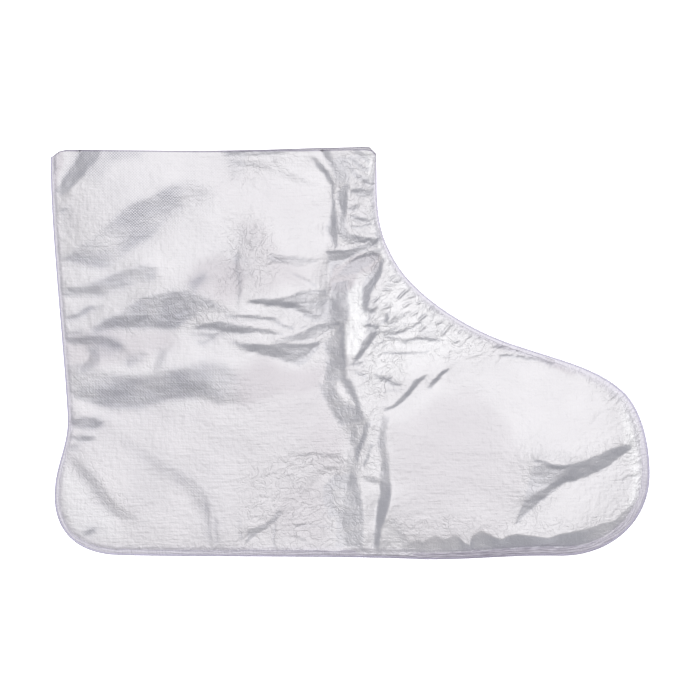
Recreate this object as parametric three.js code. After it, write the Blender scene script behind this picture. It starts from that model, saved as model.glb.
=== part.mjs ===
// A disposable boot-style shoe cover lying on its side, as it comes out of its packet.
// Two side panels of embossed film have one outline and are sewn together all round it
// except at the mouth, where the foot goes in. Air and old creases hold the upper panel
// a little way off the lower one.
// Millimetres, +Z up, toe towards +X, mouth towards +Y. The origin is on the surface
// that the cover lies on, under the middle of its box.
import * as THREE from "three";

// Driving dimensions.
const WALL = 1.2; // each panel, drawn thicker than its film
const GAP = 0.3; // clearance between pieces that touch
const PILLOW = 9; // usual height of the space between the panels
const SWELL_REACH = 30; // distance from the sewn edge at which the space is full
const SEAM_HEIGHT = 2 * WALL + GAP; // the rolled edge is as tall as the two panels in it

// How finely each surface is divided.
const NEAR_ROWS = 56; // from the mouth to the toe
const NEAR_COLUMNS = 24; // from the back and sole to the front and instep
const FAR_COLUMNS = 8;
const SEAM_SIDES = 8;

// Where the run of the sewn edge passes from the sole to the nose of the toe, and from
// the nose to the instep, as fractions of its length.
const NOSE_START = 0.625;
const NOSE_END = 0.655;

// The outer edge of the seam, from the back of the mouth down the leg, round the heel,
// along the sole, round the toe and up the instep to the front of the mouth. Each row
// is one Bezier curve: its two handles, its end, and the width of the rolled band there.
const EDGE_START = { x: -198.7, y: 130.5, band: 2 };
const EDGE_CURVES = [
  { name: "back of leg", leave: [-200.2, 95], arrive: [-189.3, -5], end: [-187.6, -42], band: 2 },
  { name: "back of heel", leave: [-186.6, -62], arrive: [-196.3, -74], end: [-196.3, -95], band: 3 },
  { name: "heel corner", leave: [-196.3, -120], arrive: [-180, -133.4], end: [-155, -134.4], band: 4.6 },
  { name: "rear of sole", leave: [-110, -136], arrive: [0, -134.8], end: [50, -137.4], band: 4.6 },
  { name: "front of sole", leave: [85, -137.6], arrive: [105, -134.4], end: [140, -135], band: 4.8 },
  { name: "under the toe", leave: [174, -135.4], arrive: [200, -112], end: [199.8, -80], band: 5 },
  { name: "top of toe", leave: [199.6, -57], arrive: [193.2, -35], end: [181, -24.6], band: 4 },
  { name: "lower instep", leave: [165, -10.4], arrive: [142, -5], end: [115, 3.8], band: 3 },
  { name: "upper instep", leave: [75, 16], arrive: [43, 40], end: [31, 60], band: 2.4 },
  { name: "bend of ankle", leave: [21, 77], arrive: [18.5, 88], end: [18.2, 112], band: 2 },
  { name: "front of leg", leave: [18.2, 118], arrive: [18.2, 124], end: [17.8, 131], band: 2 },
];

// Height of the cut edge at the mouth, for each panel. The corners are cut away, and
// the far panel shows a little above the near one.
const MOUTH_EDGE = [
  { x: -197, near: 130.8, far: 130.8 },
  { x: -190, near: 135.0, far: 135.4 },
  { x: -100, near: 134.2, far: 135.2 },
  { x: -30, near: 135.4, far: 137.0 },
  { x: 11, near: 136.8, far: 138.0 },
  { x: 16, near: 132.6, far: 133.2 },
];

// Broad swellings of the near panel: the space is taller or lower around each centre.
const SWELLINGS = [
  { name: "heel", centre: [-140, -85], reach: 45, height: 1.5 },
  { name: "ankle", centre: [0, -10], reach: 55, height: 1.5 },
  { name: "ball of foot", centre: [100, -70], reach: 50, height: 1.5 },
  { name: "middle of leg", centre: [-90, 60], reach: 60, height: -1 },
  { name: "mouth", centre: [-90, 135], reach: 40, height: -1.5 },
];

// Main creases and dents of the near panel, each along a straight line: a positive
// height is a ridge and a negative one a valley.
const FOLDS = [
  { name: "mouth corner pleat", from: [-163, 130], to: [-193, 106], width: 7, height: 1.6 },
  { name: "upper leg band", from: [-190, 64], to: [-152, 92], width: 11, height: -1.8 },
  { name: "upper leg band, end", from: [-152, 92], to: [-92, 112], width: 10, height: -1.4 },
  { name: "middle leg band", from: [-180, 36], to: [-130, 52], width: 8, height: 1.4 },
  { name: "lower leg band", from: [-165, 16], to: [-85, 36], width: 9, height: -1.8 },
  { name: "heel bend", from: [-182, -22], to: [-74, -20], width: 9, height: -2.2 },
  { name: "ridge over heel bend", from: [-170, -6], to: [-90, 0], width: 8, height: 1.6 },
  { name: "heel valley", from: [-186, -68], to: [-140, -110], width: 8, height: -1.8 },
  { name: "heel diagonal", from: [-155, -50], to: [-98, -108], width: 11, height: -1.4 },
  { name: "packet crease of leg", from: [-17, 128], to: [-11, 76], width: 6, height: 1.6 },
  { name: "ankle valley", from: [-66, 32], to: [-10, 32], width: 9, height: -2.2 },
  { name: "ankle ridge", from: [-42, 12], to: [-8, 22], width: 7, height: 2.2 },
  { name: "ankle lens", from: [-78, 4], to: [-24, -1], width: 7, height: -1.8 },
  { name: "front bow", from: [-12, 58], to: [20, 58], width: 8, height: 2.2 },
  { name: "upright pleat", from: [8, 44], to: [9, -40], width: 7, height: 2 },
  { name: "upright pleat, foot", from: [9, -44], to: [10, -124], width: 7, height: 1.6 },
  { name: "ankle knot", from: [20, 22], to: [36, 4], width: 8, height: 2 },
  { name: "front slash", from: [26, -36], to: [50, -16], width: 6, height: -1.6 },
  { name: "instep wrinkle, high", from: [46, 40], to: [30, 22], width: 6, height: 1.8 },
  { name: "instep wrinkle, middle", from: [66, 24], to: [46, 6], width: 6, height: 1.6 },
  { name: "instep wrinkle, low", from: [92, 10], to: [72, -10], width: 6, height: 1.4 },
  { name: "toe dent", from: [124, -72], to: [190, -64], width: 9, height: -1.6 },
  { name: "toe dent, rear arm", from: [124, -72], to: [110, -112], width: 9, height: -1.4 },
  { name: "sole shelf", from: [45, -112], to: [170, -108], width: 8, height: 1.8 },
];

// A value between the rows of a table, by a column that grows from row to row.
function between(table, column, at, wanted) {
  const last = table.length - 1;
  if (at <= table[0][column]) return table[0][wanted];
  if (at >= table[last][column]) return table[last][wanted];
  const next = table.findIndex((row) => row[column] > at);
  const low = table[next - 1];
  const high = table[next];
  const part = (at - low[column]) / (high[column] - low[column]);
  return THREE.MathUtils.lerp(low[wanted], high[wanted], part);
}

// The outer edge as one path, and the width of its band along it.
const edge = new THREE.CurvePath();
let corner = new THREE.Vector2(EDGE_START.x, EDGE_START.y);
for (const curve of EDGE_CURVES) {
  const leave = new THREE.Vector2(...curve.leave);
  const arrive = new THREE.Vector2(...curve.arrive);
  const end = new THREE.Vector2(...curve.end);
  edge.add(new THREE.CubicBezierCurve(corner, leave, arrive, end));
  corner = end;
}
const edgeLength = edge.getLength();
const bandTable = [{ u: 0, band: EDGE_START.band }];
edge.getCurveLengths().forEach((length, index) => {
  bandTable.push({ u: length / edgeLength, band: EDGE_CURVES[index].band });
});

// A point at a fraction u of the edge, moved towards the inside of the cover.
function insideEdge(u, inset) {
  const point = edge.getPointAt(u);
  const tangent = edge.getTangentAt(u);
  return new THREE.Vector2(point.x - tangent.y * inset, point.y + tangent.x * inset);
}

// The rim of a panel at a fraction u of the edge: just inside the rolled band.
function panelRim(u) {
  return insideEdge(u, between(bandTable, "u", u, "band") + GAP);
}

// Rows run from the mouth (0) to the nose of the toe (1). The rims of the panels and
// the rings of the seam stand at the same fractions of the edge.
const backOf = (row) => row * NOSE_START;
const frontOf = (row) => 1 - row * (1 - NOSE_END);

// Where a panel's point lies in plan: across runs from the back and sole (0) to the
// front and instep (1).
function panelPlan(across, row, mouthColumn) {
  if (row === 1) return panelRim(THREE.MathUtils.lerp(NOSE_START, NOSE_END, across));
  const plan = panelRim(backOf(row)).lerp(panelRim(frontOf(row)), across);
  if (row === 0) plan.y = between(MOUTH_EDGE, "x", plan.x, mouthColumn);
  return plan;
}

// Distance from a point in plan to the rim of the panels, where they are sewn.
const RIM_MARKS = 300;
const rim = Array.from({ length: RIM_MARKS + 1 }, (_, mark) => panelRim(mark / RIM_MARKS));
function distanceToRim(plan) {
  return Math.min(...rim.map((mark) => mark.distanceTo(plan)));
}

// Distance from a point in plan to the straight line between two others.
function distanceToLine(plan, from, to) {
  const start = new THREE.Vector2(...from);
  const along = new THREE.Vector2(...to).sub(start);
  const away = plan.clone().sub(start);
  const part = THREE.MathUtils.clamp(away.dot(along) / along.lengthSq(), 0, 1);
  return away.distanceTo(along.multiplyScalar(part));
}

const bell = (distance, width) => Math.exp(-((distance / width) ** 2));

// Height of the space between the panels at a point in plan.
function spaceHeight(plan) {
  const nearness = Math.max(0, 1 - distanceToRim(plan) / SWELL_REACH);
  const swell = 1 - nearness ** 2;
  let height = PILLOW;
  for (const { centre, reach, height: rise } of SWELLINGS) {
    height += rise * bell(plan.distanceTo(new THREE.Vector2(...centre)), reach);
  }
  for (const { from, to, width, height: rise } of FOLDS) {
    height += rise * bell(distanceToLine(plan, from, to), width);
  }
  return GAP + swell * height;
}

// Columns are closer together near the two edges, where the panel curves most.
function eased(across) {
  const rounded = 0.5 - 0.5 * Math.cos(Math.PI * across);
  return THREE.MathUtils.lerp(across, rounded, 0.6);
}

// One panel: a thin box, divided into rows and columns and bent to shape.
function panel(columns, mouthColumn, underside) {
  const geometry = new THREE.BoxGeometry(1, 1, 1, columns, NEAR_ROWS, 1);
  const position = geometry.getAttribute("position");
  for (let i = 0; i < position.count; i++) {
    const across = eased(position.getX(i) + 0.5);
    const row = Math.round((0.5 - position.getY(i)) * NEAR_ROWS) / NEAR_ROWS;
    const plan = panelPlan(across, row, mouthColumn);
    const top = position.getZ(i) > 0 ? WALL : 0;
    position.setXYZ(i, plan.x, plan.y, underside(plan) + top);
  }
  geometry.computeVertexNormals();
  return geometry;
}

// The fractions of the edge where the seam has its rings.
function seamStations() {
  const stations = [];
  for (let row = 0; row < NEAR_ROWS; row++) stations.push(backOf(row / NEAR_ROWS));
  for (let column = 0; column < FAR_COLUMNS; column++) {
    stations.push(THREE.MathUtils.lerp(NOSE_START, NOSE_END, eased(column / FAR_COLUMNS)));
  }
  for (let row = NEAR_ROWS; row >= 0; row--) stations.push(frontOf(row / NEAR_ROWS));
  return stations;
}

// The rolled and sewn edge: a rod with a soft rectangular section, bent along the edge.
function seam() {
  const stations = seamStations();
  const rings = stations.length - 1;
  const geometry = new THREE.CylinderGeometry(1, 1, 1, SEAM_SIDES, rings);
  geometry.rotateY(Math.PI / SEAM_SIDES);
  const position = geometry.getAttribute("position");
  const soften = (value) => Math.sign(value) * Math.sqrt(Math.abs(value));
  const cornerReach = soften(Math.cos(Math.PI / SEAM_SIDES));
  for (let i = 0; i < position.count; i++) {
    const u = stations[Math.round((0.5 - position.getY(i)) * rings)];
    const band = between(bandTable, "u", u, "band");
    const inward = soften(position.getX(i)) / cornerReach;
    const up = soften(position.getZ(i)) / cornerReach;
    const plan = insideEdge(u, (band / 2) * (1 + inward));
    position.setXYZ(i, plan.x, plan.y, (SEAM_HEIGHT / 2) * (1 + up));
  }
  geometry.computeVertexNormals();
  return geometry;
}

function addPiece(group, name, geometry, color, roughness) {
  const material = new THREE.MeshStandardMaterial({ color, roughness, metalness: 0 });
  const mesh = new THREE.Mesh(geometry, material);
  mesh.name = name;
  group.add(mesh);
}

const cover = new THREE.Group();
const nearHeight = (plan) => WALL + spaceHeight(plan);
addPiece(cover, "near_panel", panel(NEAR_COLUMNS, "near", nearHeight), 0xe3e1e4, 0.42);
addPiece(cover, "far_panel", panel(FAR_COLUMNS, "far", () => 0), 0xdddbe0, 0.42);
addPiece(cover, "edge_seam", seam(), 0xd6cfe2, 0.5);

export default cover;
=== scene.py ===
# %% [markdown]
# # A disposable shoe cover, lying flat
#
# The real thing is two pieces of thin white film, cut to the same boot outline and sewn
# together all round except at the mouth. The film is embossed with tiny dots, it has a
# silky gloss, and it is full of creases from the packet. This notebook dresses the
# measured model, which holds the sizes, in that film.

# %% Tools and the measured model
import math
import bmesh
import bpy
import numpy as np
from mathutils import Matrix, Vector, kdtree, noise


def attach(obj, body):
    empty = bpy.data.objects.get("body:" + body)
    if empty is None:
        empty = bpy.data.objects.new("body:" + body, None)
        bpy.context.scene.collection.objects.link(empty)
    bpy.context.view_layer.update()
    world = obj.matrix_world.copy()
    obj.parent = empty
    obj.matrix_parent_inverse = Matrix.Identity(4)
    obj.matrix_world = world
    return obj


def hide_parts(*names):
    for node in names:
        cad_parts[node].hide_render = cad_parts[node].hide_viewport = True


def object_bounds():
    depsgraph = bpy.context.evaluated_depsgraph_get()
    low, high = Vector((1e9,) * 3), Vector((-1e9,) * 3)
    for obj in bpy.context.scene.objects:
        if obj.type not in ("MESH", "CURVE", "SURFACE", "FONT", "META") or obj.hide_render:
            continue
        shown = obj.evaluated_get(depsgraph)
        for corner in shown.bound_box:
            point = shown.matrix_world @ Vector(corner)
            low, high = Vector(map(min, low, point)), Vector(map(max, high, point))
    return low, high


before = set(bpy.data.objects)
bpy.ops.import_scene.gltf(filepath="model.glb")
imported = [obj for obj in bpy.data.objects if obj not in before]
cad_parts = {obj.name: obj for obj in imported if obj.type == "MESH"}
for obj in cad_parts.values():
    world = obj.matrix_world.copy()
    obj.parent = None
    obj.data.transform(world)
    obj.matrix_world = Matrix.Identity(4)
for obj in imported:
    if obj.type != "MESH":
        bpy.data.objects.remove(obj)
cad_low, cad_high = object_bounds()
MM = 0.001
cad_size = [round((high - low) / MM, 1) for low, high in zip(cad_low, cad_high)]
print("measured model, mm:", cad_size)

# %% [markdown]
# ## The outline
#
# Both panels and the seam follow one outline, so it is worked out once. Each row below is
# one Bezier curve: two handles and an end. The band is how wide the rolled seam is there.
# Sampling the curves finely and measuring along them gives a ruler that later steps use:
# a fraction of the edge's length turns into a point and a direction.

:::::

- The problem: For the listing above, identify each line bearing "empty".

- Correct output:
    empty = bpy.data.objects.get("body:" + body)
    if empty is None:
        empty = bpy.data.objects.new("body:" + body, None)
        bpy.context.scene.collection.objects.link(empty)
    obj.parent = empty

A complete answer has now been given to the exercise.